Once we’re done with that, we’ll need to tell SQL Server what services the SQL is running under on each box, this allows it to setup the permissions that it needs to run mirroring.
If you don’t know the service accounts off the top of your head, there’s a nice simple query that will tell you.
SELECT servicename, service_account FROM sys.dm_server_services
Pop that in, hit next and we’re done. You’ll get an option to start mirroring, go ahead and start it up.
If all’s gone well, we’ll have a nice mirror setup between our two servers.
The beauty here is that all this can be done way ahead of time of the actual migration.
The Fail Over
So, we got our mirror all setup and now it’s the big day, it’s ‘Migration Day’. Everyone’s flapping around changing their connection strings, checking everything while you my wise and trusty DBA sit back and chill out with a cup of tea and a Brent Ozar video. When the time does come for you to do your bit, in the past you’ve have been checking that users were out of the system, making sure that the latest transaction log had been played in but today, nah none of that worry. Bring up your mirroring options and hit the ‘fail over’ button.
And you’re done. The migration is finished as easily as that, all that’s left to do is remove the mirror.
But what about log shipping?
But wasn’t the whole point of this to figure out a way of preserving log shipping when carrying out a database move? Well yes and because you’ve failed the mirror over and not broken the log chain, log shipping will just carry on happily working.
OK, OK, let’s prove it. I took a transaction log backup before and after the migration, lets take a little look at those shall we…

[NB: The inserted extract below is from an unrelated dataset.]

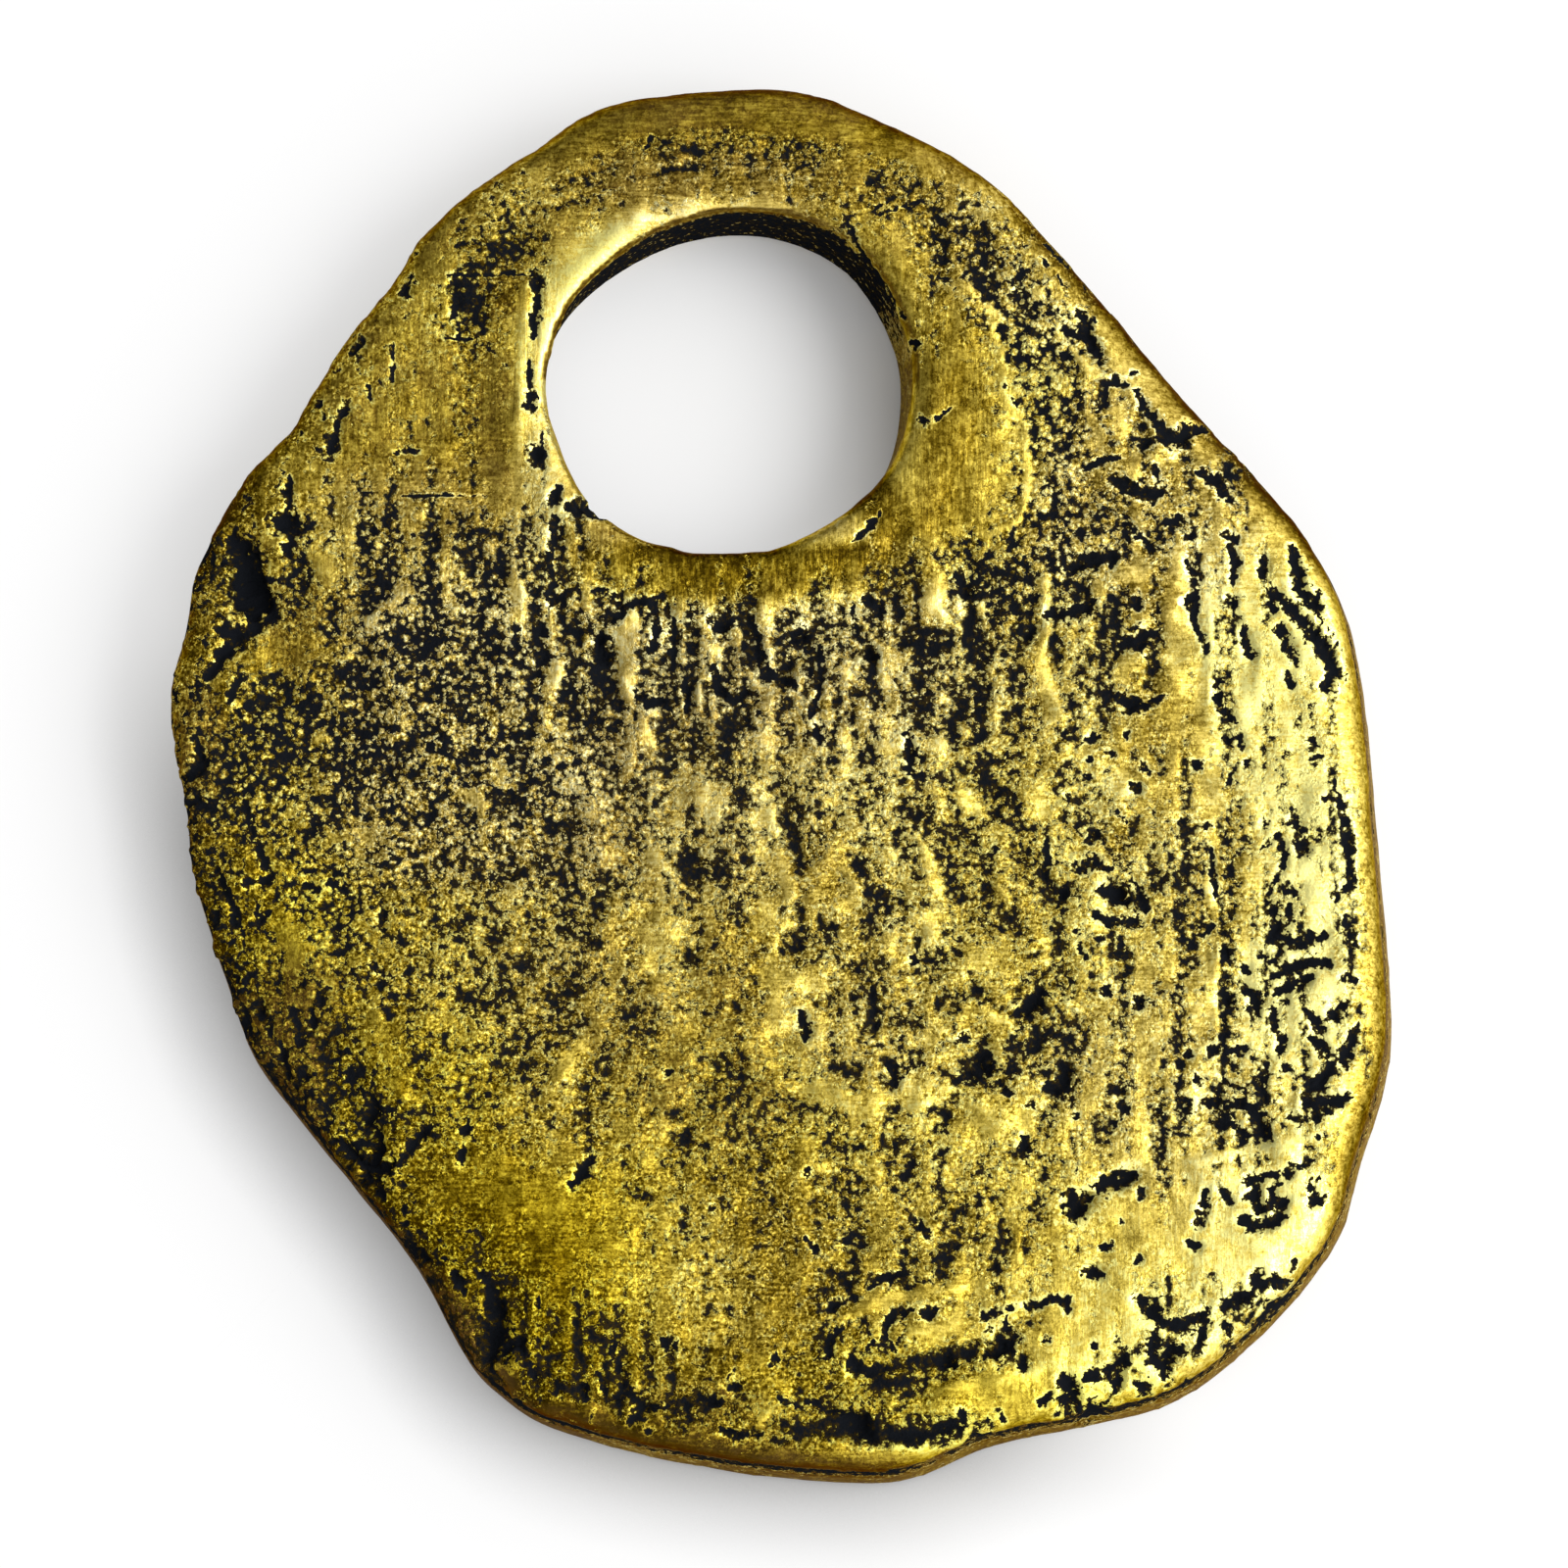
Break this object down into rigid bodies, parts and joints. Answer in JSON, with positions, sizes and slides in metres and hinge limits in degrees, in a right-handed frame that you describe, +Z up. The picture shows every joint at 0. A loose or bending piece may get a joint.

Take a look at the last LSN from the backup on SQL3 and compare it to the first LSN from the backup on SQL4. As you can see, they match. The log chain is intact, you’ve successfully migrated a 2TB database with virtually zero database downtime and most importantly of all, those days of sending an engineer all over the country with disks full of backups in order to reseed a customer’s log shipping are over.